-- AIM --
Pick out all lines with the word "JSON" from the records that follow.

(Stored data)
════

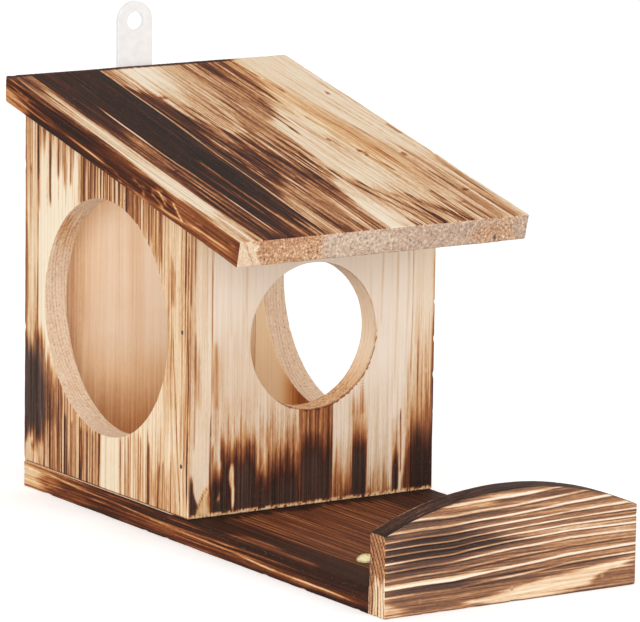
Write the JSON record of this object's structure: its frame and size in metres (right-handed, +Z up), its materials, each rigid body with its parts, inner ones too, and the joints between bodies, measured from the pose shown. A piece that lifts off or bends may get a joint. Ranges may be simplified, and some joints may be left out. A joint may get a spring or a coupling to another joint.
{
  "type": "squirrel feeder box",
  "caption": "Flamed softwood feeder with a lean-to shelter, round entrance, large side windows, open platform with an arched rail and a steel hanging strip.",
  "frame": {"origin": "middle of the underside of the base board and rail, in the plane that the feeder stands on", "axes": "+Z up, +Y from the arched rail to the back wall, +X to the right when the entrance is looked at"},
  "size_m": [0.151, 0.302, 0.2218],
  "materials": {
    "flamed_wood": "pale softwood scorched brown to black in streaks along the grain, brushed, matt",
    "zinc_steel": "bright zinc plate, satin",
    "yellow_zinc_steel": "pale yellow zinc plate, satin",
    "bright_steel": "bare drawn wire"
  },
  "bodies": {
    "root": {"base_board": "flamed_wood", "tray_rail": "flamed_wood", "left_wall": "flamed_wood", "right_wall": "flamed_wood", "front_wall": "flamed_wood", "back_wall": "flamed_wood", "roof_board": "flamed_wood", "hanger_plate": "zinc_steel", "hanger_screws": "zinc_steel", "platform_screw": "yellow_zinc_steel", "left_wall_brads": "bright_steel", "right_wall_brads": "bright_steel", "back_wall_brads": "bright_steel", "roof_brads": "bright_steel", "base_brads": "bright_steel", "rail_brads": "bright_steel"}
  },
  "joints": []
}
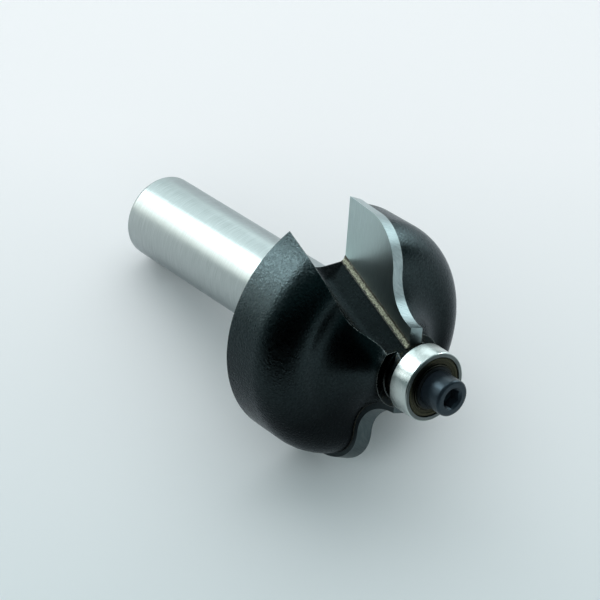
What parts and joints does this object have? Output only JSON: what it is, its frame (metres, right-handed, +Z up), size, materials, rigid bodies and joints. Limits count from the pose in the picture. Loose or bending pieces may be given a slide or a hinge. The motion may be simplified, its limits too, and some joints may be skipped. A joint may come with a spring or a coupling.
{
  "type": "router bit",
  "caption": "Two-flute ogee router bit with a bearing pilot: round shank, black cutting head with brazed carbide blades, guide bearing and socket screw",
  "frame": {"origin": "middle of the bounding box, on the surface that the bit lies on", "axes": "+Z up, +X towards the pilot bearing and screw along the length as it lies, +Y across"},
  "size_m": [0.0636, 0.033, 0.0332],
  "materials": {
    "coated_steel": "satin black coating on the head, fine ground bare steel on the shank",
    "carbide": "ground tungsten carbide",
    "braze": "rough silver braze",
    "ring_steel": "ground and polished bearing steel",
    "shield_steel": "pressed steel",
    "cage_steel": "pressed steel",
    "ball_steel": "polished",
    "black_oxide": "black oxide"
  },
  "bodies": {
    "cutter": {"cutter_body": "coated_steel", "carbide_blade_1": "carbide", "carbide_blade_2": "carbide", "braze_seam_1": "braze", "braze_seam_2": "braze", "bearing_inner_ring": "ring_steel", "screw_washer": "black_oxide", "clamp_screw": "black_oxide"},
    "bearing_rim": {"bearing_outer_ring": "ring_steel", "bearing_shield_front": "shield_steel", "bearing_shield_back": "shield_steel"},
    "cage": {"ball_cage": "cage_steel"},
    "ball_1": {"bearing_ball_1": "ball_steel"},
    "ball_2": {"bearing_ball_2": "ball_steel"},
    "ball_3": {"bearing_ball_3": "ball_steel"},
    "ball_4": {"bearing_ball_4": "ball_steel"},
    "ball_5": {"bearing_ball_5": "ball_steel"},
    "ball_6": {"bearing_ball_6": "ball_steel"},
    "ball_7": {"bearing_ball_7": "ball_steel"},
    "ball_8": {"bearing_ball_8": "ball_steel"}
  },
  "joints": [
    {"name": "bearing_spin", "type": "hinge", "parent": "cutter", "child": "bearing_rim", "pos_m": [0.02629, 0, 0.02086], "axis": [0.9653, 0, 0.2611], "continuous": true},
    {"name": "cage_spin", "type": "hinge", "parent": "cutter", "child": "cage", "pos_m": [0.02629, 0, 0.02086], "axis": [0.9653, 0, 0.2611], "continuous": true},
    {"name": "ball_1_spin", "type": "hinge", "parent": "cage", "child": "ball_1", "pos_m": [0.02539, 0.00093, 0.02419], "axis": [0.9653, 0, 0.2611], "continuous": true},
    {"name": "ball_2_spin", "type": "hinge", "parent": "cage", "child": "ball_2", "pos_m": [0.02548, -0.00178, 0.02385], "axis": [0.9653, 0, 0.2611], "continuous": true},
    {"name": "ball_3_spin", "type": "hinge", "parent": "cage", "child": "ball_3", "pos_m": [0.02604, -0.00345, 0.02176], "axis": [0.9653, 0, 0.2611], "continuous": true},
    {"name": "ball_4_spin", "type": "hinge", "parent": "cage", "child": "ball_4", "pos_m": [0.02675, -0.0031, 0.01914], "axis": [0.9653, 0, 0.2611], "continuous": true},
    {"name": "ball_5_spin", "type": "hinge", "parent": "cage", "child": "ball_5", "pos_m": [0.02719, -0.00093, 0.01753], "axis": [0.9653, 0, 0.2611], "continuous": true},
    {"name": "ball_6_spin", "type": "hinge", "parent": "cage", "child": "ball_6", "pos_m": [0.0271, 0.00178, 0.01787], "axis": [0.9653, 0, 0.2611], "continuous": true},
    {"name": "ball_7_spin", "type": "hinge", "parent": "cage", "child": "ball_7", "pos_m": [0.02653, 0.00345, 0.01996], "axis": [0.9653, 0, 0.2611], "continuous": true},
    {"name": "ball_8_spin", "type": "hinge", "parent": "cage", "child": "ball_8", "pos_m": [0.02582, 0.0031, 0.02258], "axis": [0.9653, 0, 0.2611], "continuous": true}
  ],
  "couplings": [
    {"joint": "cage_spin", "follows": "bearing_spin", "ratio": 0.61111},
    {"joint": "ball_1_spin", "follows": "bearing_spin", "ratio": 2.1389},
    {"joint": "ball_2_spin", "follows": "bearing_spin", "ratio": 2.1389},
    {"joint": "ball_3_spin", "follows": "bearing_spin", "ratio": 2.1389},
    {"joint": "ball_4_spin", "follows": "bearing_spin", "ratio": 2.1389},
    {"joint": "ball_5_spin", "follows": "bearing_spin", "ratio": 2.1389},
    {"joint": "ball_6_spin", "follows": "bearing_spin", "ratio": 2.1389},
    {"joint": "ball_7_spin", "follows": "bearing_spin", "ratio": 2.1389},
    {"joint": "ball_8_spin", "follows": "bearing_spin", "ratio": 2.1389}
  ]
}
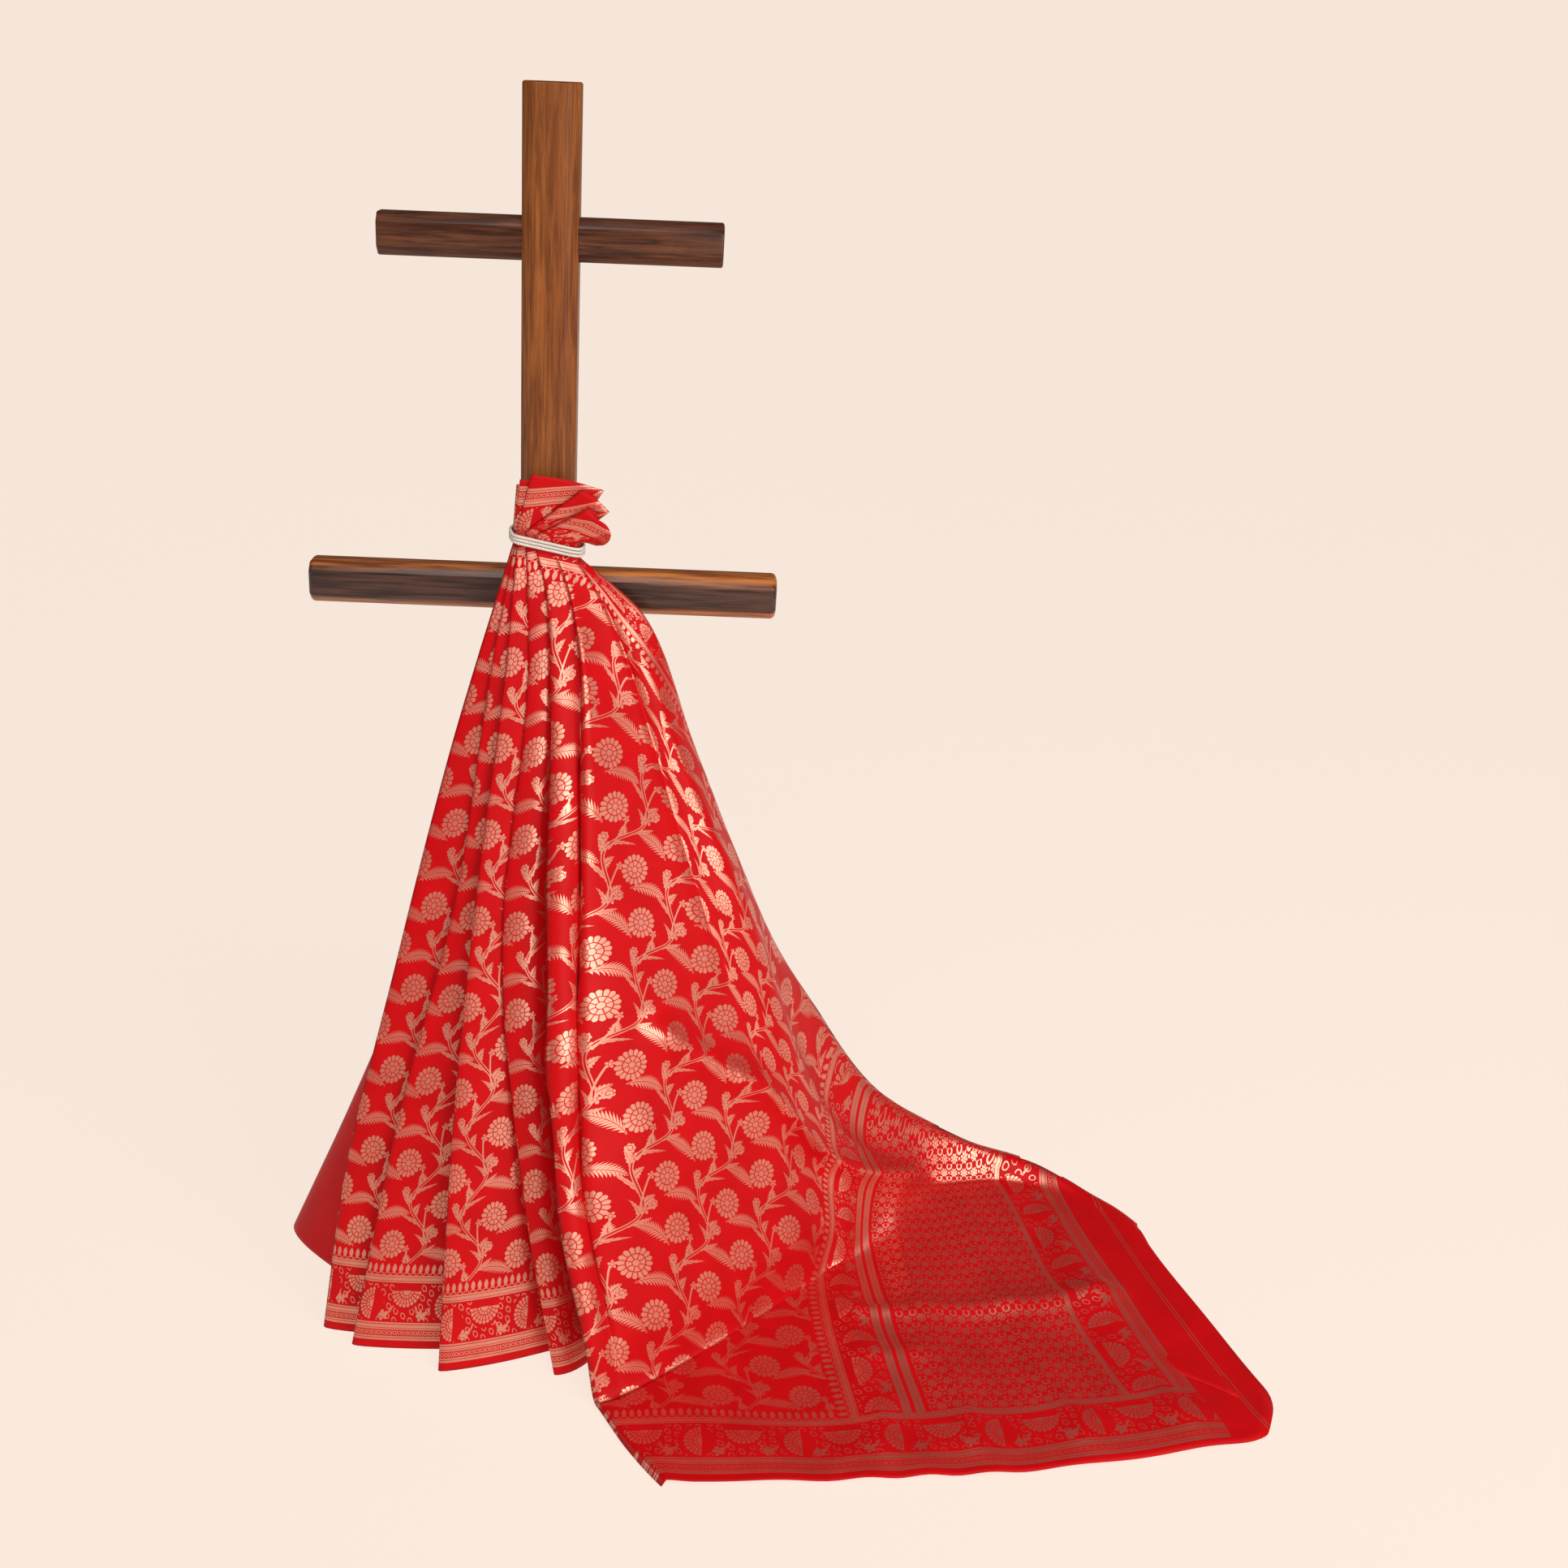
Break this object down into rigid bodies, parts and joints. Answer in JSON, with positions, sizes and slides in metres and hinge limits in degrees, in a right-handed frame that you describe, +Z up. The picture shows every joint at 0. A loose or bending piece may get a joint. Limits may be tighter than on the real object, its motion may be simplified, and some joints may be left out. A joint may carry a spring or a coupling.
{
  "type": "silk sari on wooden cross stand",
  "caption": "Knife-pleated silk sari with zari borders, tied by a cord to a wooden post with crossbars, its end spread over the floor.",
  "frame": {"origin": "on the floor under the middle of the post, in the underside of the cross foot", "axes": "+Z up along the post; +X to the viewer's right, along the crossbars; -Y towards the viewer, the side on which the sari hangs"},
  "size_m": [1.3411, 0.8225, 1.562],
  "materials": {
    "silk": "satin silk with copper zari brocade",
    "cotton": "twisted white cotton cord",
    "teak": "satin varnish",
    "dark_wood": "polished dark wood with orange streaks"
  },
  "bodies": {
    "root": {"sari": "silk", "tie_cord": "cotton", "post": "teak", "foot_along_x": "teak", "foot_along_y": "teak", "lower_bar": "dark_wood", "upper_bar": "dark_wood"}
  },
  "joints": []
}
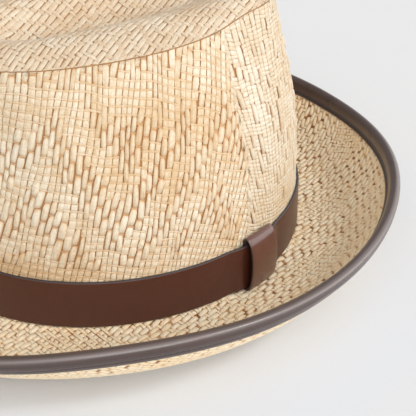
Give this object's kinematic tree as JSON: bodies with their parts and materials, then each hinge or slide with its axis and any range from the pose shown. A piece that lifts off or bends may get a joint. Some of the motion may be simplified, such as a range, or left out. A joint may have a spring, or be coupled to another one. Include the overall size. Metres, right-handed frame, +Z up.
{
  "type": "straw fedora hat",
  "caption": "Woven straw fedora with a creased teardrop crown, curled-up brim, brown leather band with a keeper loop, and leather binding round the rim.",
  "frame": {"origin": "middle of the hat's length and width, on the surface that it stands on", "axes": "+Z up through the crown, front of the hat towards -Y, wearer's left towards +X"},
  "size_m": [0.277, 0.3118, 0.1288],
  "materials": {
    "crown_straw": "woven natural straw, pale cream strands with tan gaps, dry satin",
    "brim_straw": "herringbone woven natural straw, a little darker than the crown",
    "band_leather": "smooth reddish brown leather, satin, dark edges",
    "keeper_leather": "smooth reddish brown leather, satin, painted dark edges",
    "binding_leather": "grey-brown leather, satin, stitched near its edge"
  },
  "bodies": {
    "root": {"straw_crown": "crown_straw", "straw_brim": "brim_straw", "hat_band": "band_leather", "band_keeper": "keeper_leather", "brim_binding": "binding_leather"}
  },
  "joints": []
}
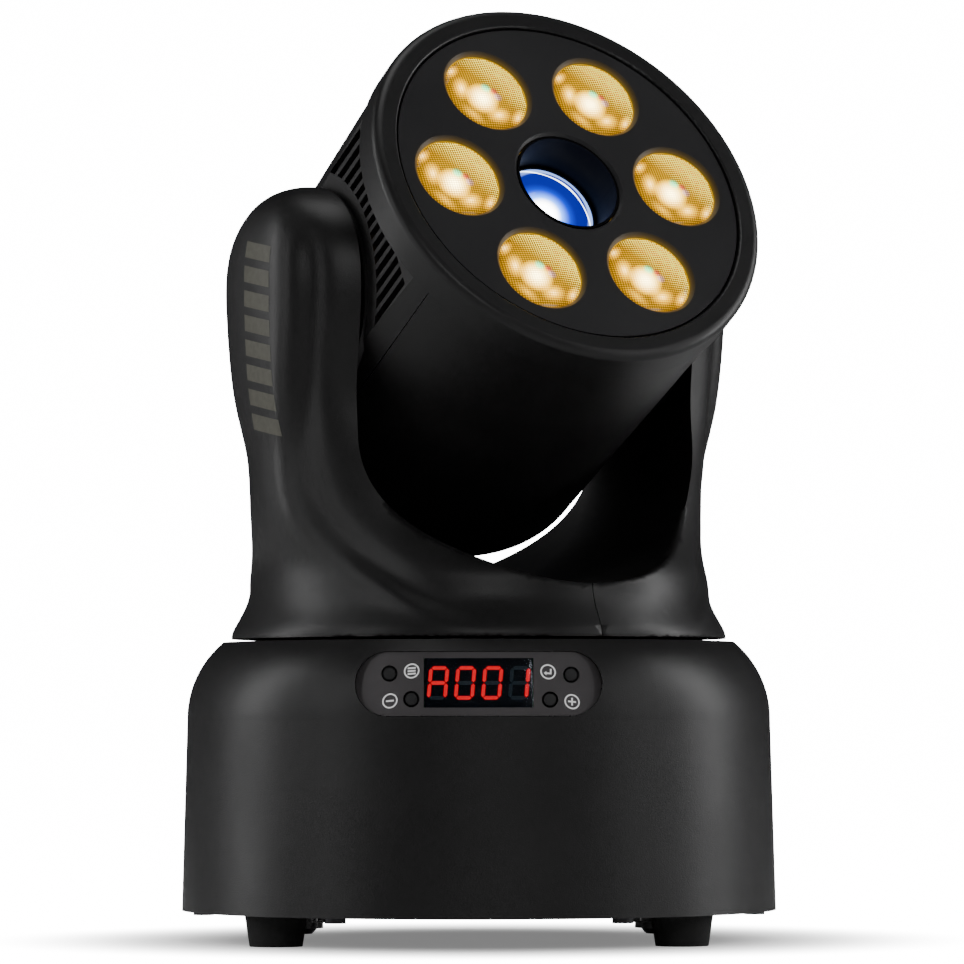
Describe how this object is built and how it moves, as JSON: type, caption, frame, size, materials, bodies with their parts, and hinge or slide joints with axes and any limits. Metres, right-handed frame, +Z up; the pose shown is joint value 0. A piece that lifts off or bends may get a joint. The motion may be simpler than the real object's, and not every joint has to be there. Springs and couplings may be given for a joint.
{
  "type": "moving head stage light",
  "caption": "Compact stage light: a round base with a display and buttons carries a panning yoke and a tilting lamp head with lenses round a central beam.",
  "frame": {"origin": "on the base's vertical axis, at the plane its feet stand on", "axes": "+Z up along the pan axis; the base's control panel faces -Y and its sockets face +Y; +X to the right seen from the front"},
  "size_m": [0.1746, 0.1747, 0.2714],
  "materials": {
    "body_plastic": "fine spark-eroded matt black moulding",
    "face_plastic": "smooth satin black face",
    "ring_plastic": "satin black ring",
    "rubber": "matt black rubber",
    "steel": "zinc plated steel",
    "black_steel": "black powder coat",
    "aluminium": "bare aluminium",
    "circuit": "solder resist over glass laminate",
    "led_white": "white solder resist",
    "amber_lens": "lit collimator lens with a fine grid front",
    "beam_glass": "lit domed glass lens",
    "gloss_black": "glossy black tube",
    "panel_film": "dark grey printed panel",
    "window": "smoked clear window",
    "display_black": "black display module",
    "button_black": "black button caps",
    "socket_black": "black socket mouldings",
    "belt_rubber": "black timing belt"
  },
  "bodies": {
    "root": {"base_shell": "body_plastic", "base_plate": "black_steel", "rubber_feet": "rubber", "foot_screws": "steel", "plate_screws": "steel", "bracket_sockets": "socket_black", "control_panel": "panel_film", "display_window": "window", "display_module": "display_black", "control_board": "circuit", "rear_panel": "black_steel", "mains_inlet": "socket_black", "fuse_holder": "socket_black", "data_in_socket": "socket_black", "data_out_socket": "socket_black", "power_supply": "aluminium", "main_board": "circuit", "pan_bearing": "steel", "pan_motor": "black_steel", "pan_belt": "belt_rubber"},
    "button_menu": {"button_menu": "button_black"},
    "button_minus": {"button_minus": "button_black"},
    "button_enter": {"button_enter": "button_black"},
    "button_plus": {"button_plus": "button_black"},
    "pan_motor_pulley": {"pan_motor_pulley": "aluminium"},
    "yoke": {"yoke_left": "body_plastic", "yoke_right": "body_plastic", "yoke_frame": "steel", "pan_shaft": "steel", "pan_pulley": "aluminium", "trunnions": "steel", "tilt_pulley": "aluminium"},
    "head": {"front_ring": "ring_plastic", "face_panel": "face_plastic", "wash_lens_1": "amber_lens", "wash_lens_2": "amber_lens", "wash_lens_3": "amber_lens", "wash_lens_4": "amber_lens", "wash_lens_5": "amber_lens", "wash_lens_6": "amber_lens", "led_board": "led_white", "heat_sink": "aluminium", "beam_tube": "gloss_black", "beam_lens": "beam_glass", "beam_led": "led_white", "head_top": "body_plastic", "head_bottom": "body_plastic", "side_cover_left": "body_plastic", "side_cover_right": "body_plastic", "rear_cover": "body_plastic", "head_frame": "steel", "tilt_bearings": "steel", "tilt_motor": "black_steel", "tilt_belt": "belt_rubber", "gobo_motor": "black_steel", "fan_frame": "socket_black"},
    "tilt_motor_pulley": {"tilt_motor_pulley": "aluminium"},
    "gobo_wheel": {"gobo_wheel": "aluminium"},
    "fan_rotor": {"fan_rotor": "socket_black"}
  },
  "joints": [
    {"name": "pan", "type": "hinge", "parent": "root", "child": "yoke", "pos_m": [0, 0, 0.088], "axis": [0, 0, 1], "range_deg": [-298.86, 241.14]},
    {"name": "tilt", "type": "hinge", "parent": "yoke", "child": "head", "pos_m": [0, 0, 0.1871], "axis": [-0.8758, -0.4827, 0], "range_deg": [-45.57, 164.43]},
    {"name": "pan_motor_spin", "type": "hinge", "parent": "root", "child": "pan_motor_pulley", "pos_m": [0.042, 0.022, 0.07], "axis": [0, 0, 1], "range_deg": [-1794.16, 1447.84]},
    {"name": "tilt_motor_spin", "type": "hinge", "parent": "head", "child": "tilt_motor_pulley", "pos_m": [-0.04708, 0.00256, 0.17235], "axis": [-0.8758, -0.4827, 0], "range_deg": [-592.95, 165.05]},
    {"name": "gobo_spin", "type": "hinge", "parent": "head", "child": "gobo_wheel", "pos_m": [0.00811, -0.01472, 0.17438], "axis": [0.4156, -0.7541, 0.5086], "continuous": true},
    {"name": "fan_spin", "type": "hinge", "parent": "head", "child": "fan_rotor", "pos_m": [0.00269, 0.04277, 0.16574], "axis": [0.4156, -0.7541, 0.5086], "continuous": true},
    {"name": "menu_press", "type": "slide", "parent": "root", "child": "button_menu", "axis": [0, 1, 0], "range_m": [0, 0.0006], "stiffness_N_per_m": 600},
    {"name": "minus_press", "type": "slide", "parent": "root", "child": "button_minus", "axis": [0, 1, 0], "range_m": [0, 0.0006], "stiffness_N_per_m": 600},
    {"name": "enter_press", "type": "slide", "parent": "root", "child": "button_enter", "axis": [0, 1, 0], "range_m": [0, 0.0006], "stiffness_N_per_m": 600},
    {"name": "plus_press", "type": "slide", "parent": "root", "child": "button_plus", "axis": [0, 1, 0], "range_m": [0, 0.0006], "stiffness_N_per_m": 600}
  ],
  "couplings": [
    {"joint": "pan_motor_spin", "follows": "pan", "ratio": 6},
    {"joint": "tilt_motor_spin", "follows": "tilt", "ratio": -3.6}
  ]
}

════

-- TASK OUTPUT --
Write the JSON record of this object's structure: its frame and size in metres (right-handed, +Z up), its materials, each rigid body with its parts, inner ones too, and the joints between bodies, measured from the pose shown. A piece that lifts off or bends may get a joint. Ranges may be simplified, and some joints may be left out. A joint may get a spring or a coupling to another joint.
What parts and joints does this object have? Output only JSON: what it is, its frame (metres, right-handed, +Z up), size, materials, rigid bodies and joints. Limits count from the pose in the picture. Loose or bending pieces may be given a slide or a hinge. The motion may be simplified, its limits too, and some joints may be skipped. A joint may come with a spring or a coupling.
Break this object down into rigid bodies, parts and joints. Answer in JSON, with positions, sizes and slides in metres and hinge limits in degrees, in a right-handed frame that you describe, +Z up. The picture shows every joint at 0. A loose or bending piece may get a joint. Limits may be tighter than on the real object, its motion may be simplified, and some joints may be left out. A joint may carry a spring or a coupling.
Give this object's kinematic tree as JSON: bodies with their parts and materials, then each hinge or slide with its axis and any range from the pose shown. A piece that lifts off or bends may get a joint. Some of the motion may be simplified, such as a range, or left out. A joint may have a spring, or be coupled to another one. Include the overall size. Metres, right-handed frame, +Z up.
Describe how this object is built and how it moves, as JSON: type, caption, frame, size, materials, bodies with their parts, and hinge or slide joints with axes and any limits. Metres, right-handed frame, +Z up; the pose shown is joint value 0. A piece that lifts off or bends may get a joint. The motion may be simpler than the real object's, and not every joint has to be there. Springs and couplings may be given for a joint.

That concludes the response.